Glamor, sophistication, allure, charm, beauty, tranquillity and warmth. These are synonymous with Praia Shopping, a commercial center of the Calú & Angela Group, located in the Kebra Kanela Zone. Praia Shopping offers products and services that match the growth and needs that the capital demands. It is the first shopping mall of its kind built in Cabo Verde, with a large supermarket, 20 clothing stores, footwear and jewellery of national and international brands, a cinema with the capacity of 90 people, a panoramic restaurant and bar with breath-taking views of the sea.
The Sucupira Market (popular market) is a must. From clothing to local crafts and local music, from appliances to dishes from Cabo Verde, the Sucupira Market is a must for anyone visiting the city. Located in Várzea, Sucupira Market is the largest in the city and stands out not only for the joy it can bring to visitors, but also for the friendliness and helpfulness of the operators.

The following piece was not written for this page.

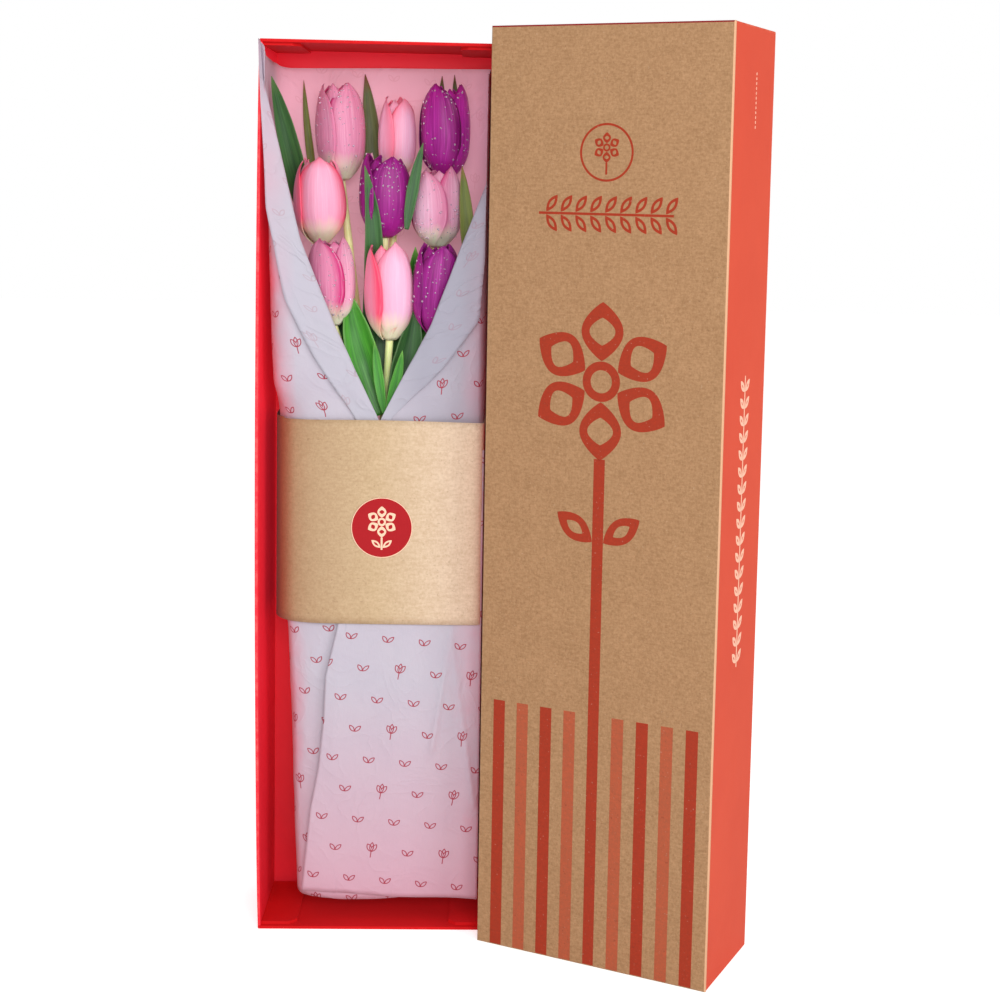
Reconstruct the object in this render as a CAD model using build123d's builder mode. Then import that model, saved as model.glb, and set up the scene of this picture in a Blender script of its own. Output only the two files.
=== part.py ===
from build123d import *
from math import atan2, cos, radians, sin
import os

# Telescoping flower box: an upright tray holding a tissue-wrapped bouquet of tulips,
# and its lid standing turned beside it. Millimetres, +Z up, the tray opens towards -Y.
# The origin is the middle of the tray's bottom end, on the surface it stands on.

# Carton
BOARD = 2.0                 # board thickness
TRAY_W = 156.0              # outside width
TRAY_D = 76.0               # outside depth
TRAY_H = 600.0              # outside length, standing
LID_SIDE_GAP = 2.0          # lid clearance round the tray's sides
LID_END_GAP = 3.0           # lid clearance at the tray's ends
LID_W = TRAY_W + 2 * (LID_SIDE_GAP + BOARD)
LID_H = TRAY_H + 2 * (LID_END_GAP + BOARD)
LID_D = TRAY_D + BOARD
LID_X = 162.7               # centre of the lid's footprint
LID_Y = -57.0
LID_TURN = 27.0             # the lid's turn about the vertical
FOLD_R = 1.0                # outer radius of a folded board edge
TAB_LENGTH = 24.0           # glue tab on each end wall
TAB_MARGIN = 3.0
TAB_CUT = 5.0               # slanted corner of a tab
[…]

Praia is a bustling city, and live music plays a big role in its culture. It can be heard in bars and restaurants, and it is very popular both among locals as well as among tourists.
On the weekends, many places have disco nights. The action usually starts a little late – after midnight- and goes on until dawn. There is a lot of Cabo Verdean music such as Zouk, Funana & Hip Hop- local as well as international music.
The numerous restaurants scattered around the capital city offer varied gastronomic choices. The offerings of seafood dishes are as diverse as possible. Lobster, perceves, lapa, conch and ‘bafas’ delight seafood lovers. Fresh tuna stew, boiled in onion or simply grilled, is an excellent alternative. The basis of popular Cabo Verdean cuisine is maize that, prepared in different ways, usually accompanies pork, beans, manioc and sweet potatoes. The best known and most appreciated dish is the ‘Cachupa’ – the national recipe, emblematic of Cabo Verde. Do not forget the xerém, the couscous, the corn cakes (pastéis de milho), the famous grogue and the national liquors.